Chase-Newark was a short lived, upper middle-market American department store based in Newark, New Jersey. The company also operated 2 suburban stores during its three-year history.

== History ==
Chase-Newark was founded early in 1964 when David Chase purchased the Kresge-Newark Department stores from the Kresge Foundation, and leased back 5 floors of the downtown Newark location. When Sebastian Kresge (the founder of Kresge-Newark) died a foundation was set up to run the stores that bore his name. David Chase could have used the Kresge name but instead re-branded the stores Chase-Newark, as he planned to refocus the stores to be (like Kresge), more upmarket compared to Bamberger's, but more trendy and fashion aware than Kresge-Newark was.

It was reported that David Chase spent close to 1 million dollars renovating the downtown Newark flagship to fit his vision. Chase-Newark used 5 selling floors of the flagship building, down from 8 last used by Kresge. The Western Electric Company that leased the 2 top floors from Kresge, now leased the top 5 floors from Chase for use as their corporate offices.
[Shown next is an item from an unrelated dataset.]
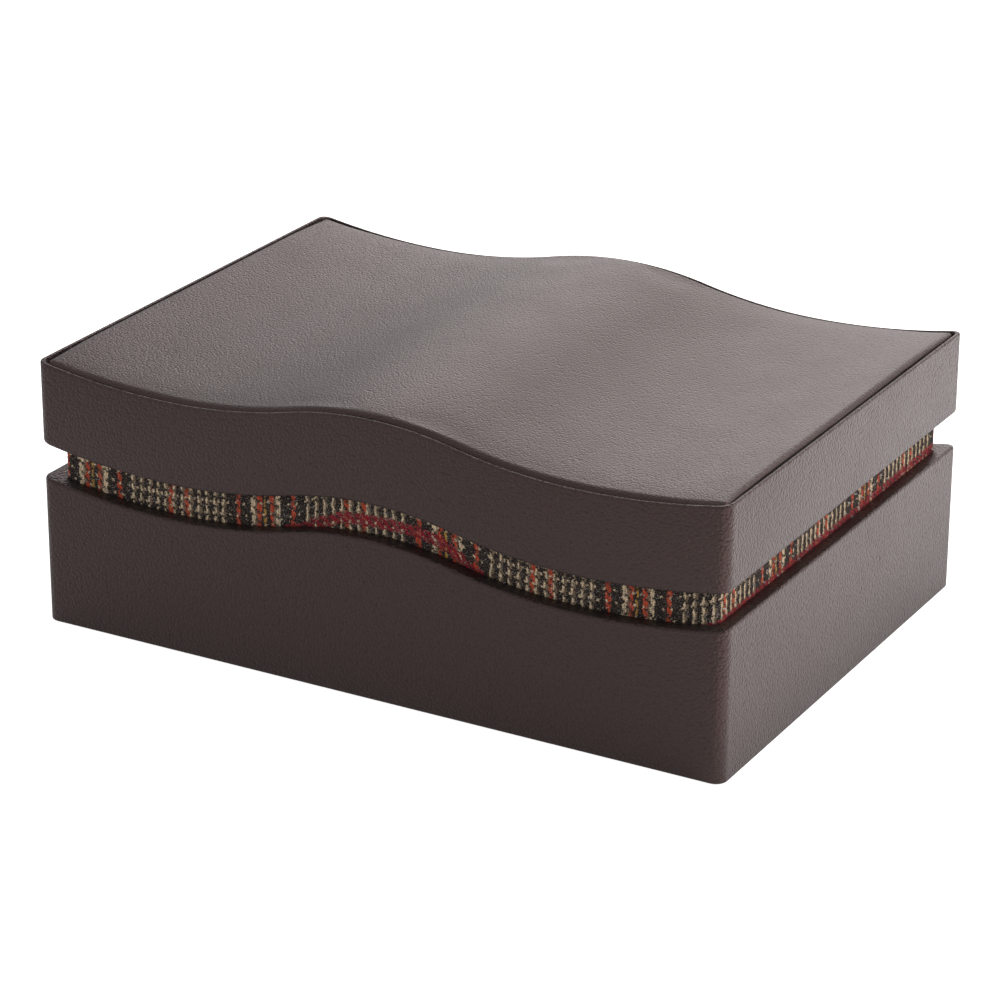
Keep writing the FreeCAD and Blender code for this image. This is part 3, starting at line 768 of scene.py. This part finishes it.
# %% Swelling with cloth
def swell(piece, held, cap, frames=20):
    """Fills a closed piece with pressure as cloth. Points that pass `held` stay in place."""
    pick_up(piece)
    start = [point.co.copy() for point in piece.data.vertices]
    group = piece.vertex_groups.new(name="held")
    group.add([point.index for point in piece.data.vertices if held(point)], 1.0, "REPLACE")
    cloth = piece.modifiers.new("cloth", "CLOTH")
    cloth.settings.use_pressure = True
    cloth.settings.uniform_pressure_force = 4.0
    cloth.settings.vertex_group_mass = "held"
    cloth.settings.effector_weights.gravity = 0
    cloth.point_cache.frame_start, cloth.point_cache.frame_end = 1, frames
    for step in range(1, frames + 1):
        bpy.context.scene.frame_set(step)
    bpy.ops.object.modifier_apply(modifier="cloth")
    bpy.context.scene.frame_set(1)
    moved = 0.0
    for point, before in zip(piece.data.vertices, start):
        step = point.co - before
        if step.length > 0:
            point.co = before + step * (cap / (cap + step.length))
            moved = max(moved, (point.co - before).length)
    print("%s swelled by up to %.2f mm" % (piece.name, 1000 * moved))


print("the swelling is", "on")


# %% Top panel
def pad_top():
    inset, rise, foam, roll, corner_pull = 0.0020, 0.0010, 0.0028, 0.0019, -0.0006
    top = lip_low + rise
    put_down()
    bpy.ops.mesh.primitive_grid_add(x_subdivisions=86, y_subdivisions=60, size=1,
                                    location=(0, 0, top))
    piece = take_up("lid_top_cushion", (2 * (half_length - inset), 2 * (half_width - inset), 1))
    open_up(piece)
    round_corners(piece, 0.0018, 4)
    thicken(piece, foam)
    open_up(piece)
    choose(piece, "EDGE", lambda edge: is_fold(edge)
           and all(v.co.z > top - 0.0001 for v in edge.verts))
    bpy.ops.mesh.bevel(offset=roll, segments=8)

    def pulled_down(spot):
        """The leather is drawn down tighter at the four corners."""
        if spot.z < lip_low - 0.001:
            return 0.0
        away = math.hypot(half_length - inset - abs(spot.x), half_width - inset - abs(spot.y))
        return math.exp(-(away / 0.014) ** 2)

    push_up(piece, "corners", pulled_down, corner_pull)
    lift_to_wave(piece)
    shoulder = top - 0.0012
    swell(piece, lambda v: v.co.z - wave(v.co.x) < shoulder, 0.0004)
    return piece


lid_top_cushion = pad_top()
hand_over(lid_top_cushion, panel_leather, "panel_leather", "lid", "lid_top_pad", smooth=60)

# %% [markdown]
# ## Laying the tweed on
# The cloth is a long strip pasted round the neck boards, turned over their wavy top and a
# little way down inside, with its join in the middle of the back. Pulled over the crest it
# does not lie quite straight: the crimson band bows up there and sinks behind the rim to
# both sides. The map of yarns carries that, and also the phase of the check.

# %% The map of yarns
yarn, check_start = 0.0007, 0.0858
bow = [(-0.360, -0.004), (-0.105, -0.006), (-0.040, -0.004), (-0.026, 0.0000), (-0.018, 0.0022),
       (-0.010, 0.0042), (0.000, 0.0047), (0.015, 0.0050), (0.021, 0.0046), (0.026, 0.0030),
       (0.032, 0.0004), (0.042, -0.0040), (0.090, -0.0035), (0.106, 0.0002), (0.122, 0.0012),
       (0.250, 0.0018), (0.360, 0.0018)]


def bowed(along):
    """How high the crimson band lies over the rim, at one place along the strip."""
    for (start, low), (end, high) in zip(bow, bow[1:]):
        if start <= along <= end:
            share = (along - start) / (end - start)
            return low + (high - low) * share * share * (3 - 2 * share)
    return bow[-1][1]


def along_strip(place, on_end, side):
    """The way along the strip from the middle of the front; side is -1 to the left of it."""
    straight_x = half_length - neck_inset - neck_corner
    straight_y = half_width - neck_inset - neck_corner
    bend = neck_corner * math.pi / 2
    whole = 2 * (straight_x + bend + straight_y)
    x, y = abs(place.x), place.y
    if x > straight_x and abs(y) > straight_y:
        way = straight_x + neck_corner * math.atan2(x - straight_x, abs(y) - straight_y)
    elif on_end:
        return side * (straight_x + bend + straight_y + max(-straight_y, min(y, straight_y)))
    else:
        way = min(x, straight_x)
    return side * (way if y < 0 else whole - way)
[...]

Like Kresge, Chase-Newark continued the tradition of maintaining display windows in an unbroken chain along the Broad Street, Raymond Boulevard, and Halsey Street sides of the flagship.

The Chase era did not last long, and in early 1967 it was announced that Chase would cease doing business, and that 4 selling floors of the flagship location were being leased to the Two Guys chain.